DATA SECTION:

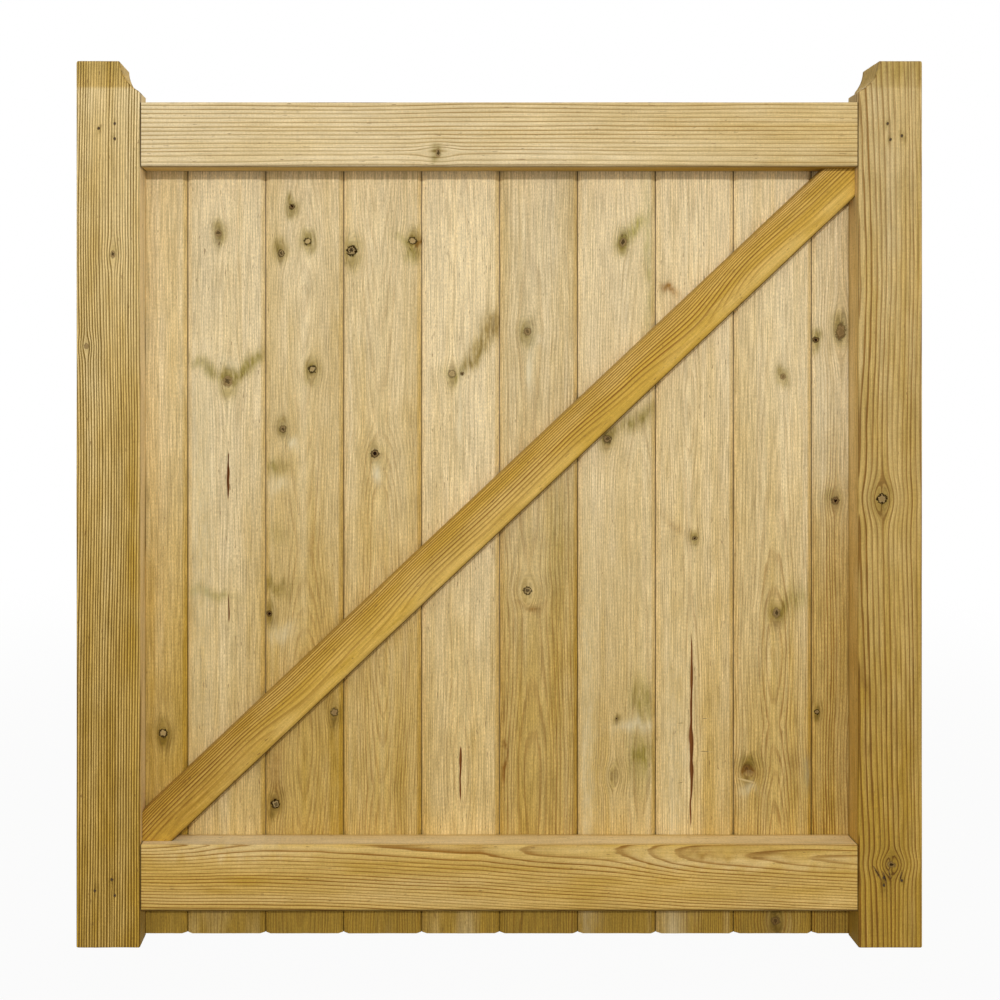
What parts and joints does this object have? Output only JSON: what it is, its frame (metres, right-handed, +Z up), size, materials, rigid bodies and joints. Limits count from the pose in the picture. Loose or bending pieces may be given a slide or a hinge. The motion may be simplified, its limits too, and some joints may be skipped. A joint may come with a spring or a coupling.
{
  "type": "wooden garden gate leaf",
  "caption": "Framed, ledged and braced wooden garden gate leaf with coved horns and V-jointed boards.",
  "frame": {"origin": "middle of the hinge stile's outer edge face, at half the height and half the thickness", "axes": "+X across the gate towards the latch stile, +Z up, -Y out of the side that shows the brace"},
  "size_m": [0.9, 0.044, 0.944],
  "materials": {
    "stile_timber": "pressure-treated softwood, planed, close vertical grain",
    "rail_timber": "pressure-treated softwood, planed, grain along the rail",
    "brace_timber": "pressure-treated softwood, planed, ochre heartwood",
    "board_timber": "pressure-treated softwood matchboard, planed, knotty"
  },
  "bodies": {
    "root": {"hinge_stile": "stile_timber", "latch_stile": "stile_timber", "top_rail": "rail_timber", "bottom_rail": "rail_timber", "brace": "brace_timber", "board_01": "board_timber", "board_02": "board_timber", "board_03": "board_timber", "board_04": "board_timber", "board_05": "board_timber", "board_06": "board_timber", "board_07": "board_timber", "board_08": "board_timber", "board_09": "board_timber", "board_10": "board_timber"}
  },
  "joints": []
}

EXERCISE OBJECTIVE: For each line above that contains the word "joints", copy that line.

ANSWER FOR THIS EXERCISE:
What parts and joints does this object have? Output only JSON: what it is, its frame (metres, right-handed, +Z up), size, materials, rigid bodies and joints. Limits count from the pose in the picture. Loose or bending pieces may be given a slide or a hinge. The motion may be simplified, its limits too, and some joints may be skipped. A joint may come with a spring or a coupling.
  "joints": []